CHINA: A CASHLESS COUNTRY

CHINA: A CASHLESS COUNTRY

Cecilly Author EF
Author
Cecilly Francisco
2020.11.07

During the summer of 2020, my state was beginning to open restaurants once again with restrictions. One precaution that restaurants were taking was to place a QR code on each table that guests would scan to view the menu. The difference of that dinner and my time in China as an EF teacher was that in China, scanning a QR code could settle my bill, not just let me view the menu. Being stuck home during covid when borders closed made me realize just how convenient my life in China had been.

When I first arrived to China as an EF Teacher, I couldn’t wrap my mind around the norm being to use my phone to pay a restaurant bill, checkout at Walmart, Ikea, or to grab a snack at the 7-11 next to my EF center. The highlight of ending my day was to stop by the local corner by my apartment to buy vegetables and practice my numbers with the owner (let’s just say he can probably best attest to my Chinese improvement). All I would do was hand my items to be rung up, then scan the QR code at the checkout (or displayed on the phone of the kind man at the corner store).
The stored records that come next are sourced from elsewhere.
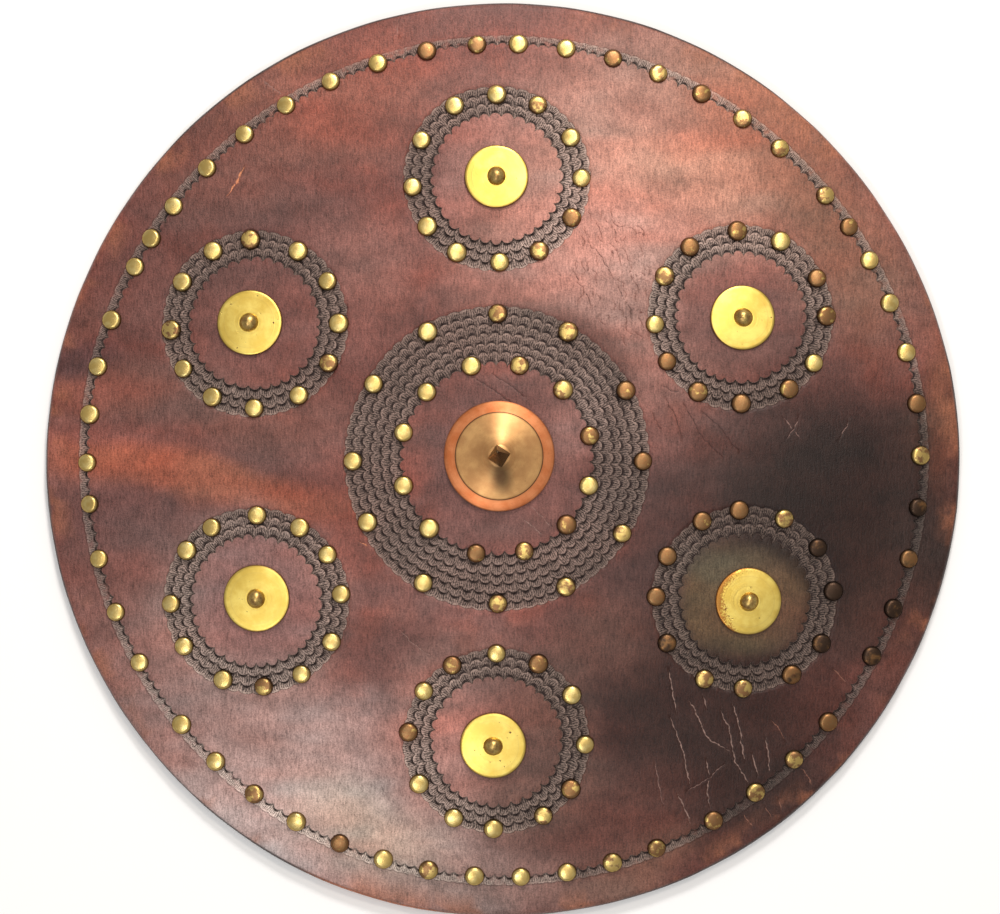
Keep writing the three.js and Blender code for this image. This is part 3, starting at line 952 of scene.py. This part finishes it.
def boss_finish(colours):
    """Turned brass with fine lathe lines, a coppery flange, darker blotches and a painted shadow of
    the spike on the cone below it.
    """
    f = Finish("boss_brass", colours.boss, Metallic=1.0, Anisotropic=0.8, Anisotropic_Rotation=0.25)
    across = f.value("radius")
    blot = f.noise(8, 4, 0.6)
    speck = f.noise(0.9, 3, 0.6)
    lines = f.noise(1, 4, 0.5, at=f.join(across * 2.2, blot * 0.25))
    f.over(blot.between(0.25, 0.85), colours.boss_pale)
    flange = across.between(23.2, 24.2)
    f.over(flange, f.mix(blot.between(0.2, 0.8), colours.flange, colours.flange_pale))
    f.over(lines.between(0.5, 0.7) * 0.25, colours.flange)
    f.over((across - 23.6).math("ABSOLUTE").between(0.5, 0) * 0.8, colours.black_tarnish_and_shade)
    f.over(across.between(29.2, 29.9) * 0.6, colours.tarnish)
    f.over(speck.between(0.62, 0.75) * 0.3, colours.tarnish)
    # Painted shadow of the spike, cast down onto the cone
    painted_spike_shadow = f.patch((-0.8, -8.5), (5.0, 8.5), 12, 0.7)
    f.over(painted_spike_shadow * 0.75, colours.black_tarnish_and_shade)
    f.bump(lines * 0.8 + speck * 0.2, 0.07)
    return f.paint(0.42 + blot * 0.12 + flange * 0.04)


def spike_finish(colours):
    """Dark patinated brass, filed across its facets and rubbed at the corners, with painted shade on
    the facets towards +X.
    """
    f = Finish("spike_brass", colours.spike, Metallic=1.0)
    blot = f.noise(3, 3, 0.6)
    filed = f.noise(0.8, 3, 0.6, stretch=(3, 3, 0.5))
    f.over(blot.between(0.35, 0.7), colours.rivet)
    rub = f.value("corner").between(0.6, 1.0)
    f.over(rub * 0.6, colours.boss_pale)
    # Painted shade: the spike darkened towards +X
    f.over(f.x.between(-4.2, -2.4) * 0.85, colours.black_tarnish_and_shade)
    f.bump(filed, 0.15)
    return f.paint(0.32 + blot * 0.14)


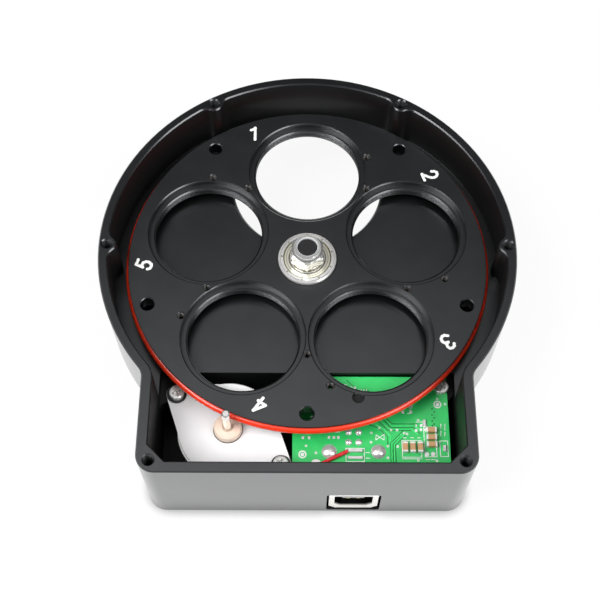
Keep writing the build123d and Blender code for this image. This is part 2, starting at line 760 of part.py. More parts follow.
upright_x, upright_y = on_board(cap_upright_inset)
flat_x, flat_y = on_board(cap_flat_inset)
finish(block_set([(x, upright_y, cap_width, cap_length) for x in row(upright_x, cap_pitch, cap_count)],
                 cap_height, part_edge), "capacitors_upright")
finish(block_set([(flat_x, y, cap_length, cap_width) for y in row(flat_y, cap_pitch, cap_count)],
                 cap_height, part_edge), "capacitors_flat")
finish(block_set([(land_x, inset - board_front, land_length, land_width) for inset in land_insets]
                 + [(*on_board(inset), chip_width, chip_length) for inset in chip_insets],
                 chip_height, part_edge), "chip_parts")
finish(block_set([(*on_board(controller_inset), controller_size, controller_size)],
                 controller_height, part_edge), "controller_chip")
finish(block_set([(*on_board(driver_inset), driver_width, driver_length)],
                 driver_height, part_edge), "driver_chip")
finish(block_set([(*on_board(hall_inset), hall_length, hall_width)],
                 hall_height, part_edge), "hall_sensor")


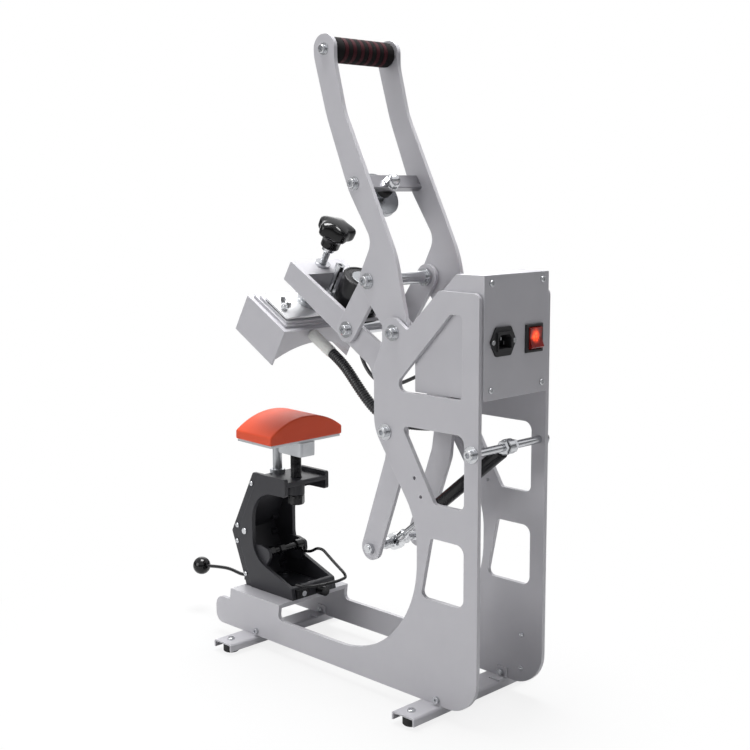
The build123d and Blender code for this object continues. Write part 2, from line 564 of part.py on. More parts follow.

Contrast those brief interactions to being home in the U.S. and having to remember my wallet, ensure the correct cards were inside, keep track of said wallet & said cards (that’s a full-time job in itself!), keep receipts (if work-expense-related), then stay current with the zip codes with my ever-frequent address changes… suffice to say, the simplicity of life in China is 10/10 in my books.

I recall being at a hotpot dinner in China with some friends and the simplicity to split the bill after simply scanning the QR code on the receipt. I contrast that to the nightmare of going out with friends stateside (pre-covid, obviously…) and going down the list of which payment app they have set up –Venmo, Cash App, PayPal, Apple Wallet, Facebook pay … or the fan-favorite: cash.

China cashless

WeChat, the only app you really, actually to need to live in China, makes all payments simple. When I say even my grandpa could learn it, I mean it. Even the older generation use WeChat pay. Can you imagine that… a world not explaining to your mom, dad, grandma, or grandpa how “technology works these days”?

You can anticipate using WeChat on the daily to buy groceries, top up subway cards, go shopping at the mall, and buy train or plane tickets. My greatest feat 4 months in was to buy a movie ticket by searching all theaters in the city, finding movies in English, choosing the seat, and paying for the ticket all in the WeChat app. Then I showed up with my friends, scanned the QR code, and vwwwwwalllla! We were good to go. Let the show begin.

Another fun use of WeChat pay was during Chinese New Year – the biggest celebratory week in China. Friends and family send each other virtual hongbao (“red envelopes”) in celebration. I remember when my Center Director sent every teacher in our school a red packet – WeChat randomized it so everyone got different amounts, which made it fun to jest with each other.

One of my favorite parts of China being a cashless society was being able to leave my house and need only my phone. A typical day for me looked a little like this:

· Order my Didi (Uber/Lyft) to work (through Wechat)

· Grab a jianbing (street food) (scan the street vendor’s QR code)

· Hop in my Didi & head to work. While in my didi, order my Luckin Coffee to be delivered to my center (there was an ongoing joke at my center that my coffee would always arrive before I did), & pay directly from my WeChat pay

· Midway through the day, the teachers at my center were prone to do a tea order and WeChat the money to the person ordering

· Lunch, of course, was all purchased with WeChat pay (cue jokes around the office of which of my 3 favorite meals I’d be ordering today)

· After work, likely hit a shop on the way home, scan that QR code at checkout

· For going home, I’d usually take the subway because … not in a rush to get home like I am to get to work 😉 I’d walk to the machine in the subway, scan the QR code on it to top up my subway card, then hit the subway with friends from my center. As I’m sitting on the train, usually I would order food or even a grocery items to (hopefully & typically) beat me home – all through WeChat, of course.

Yes, the cashless society has its benefits.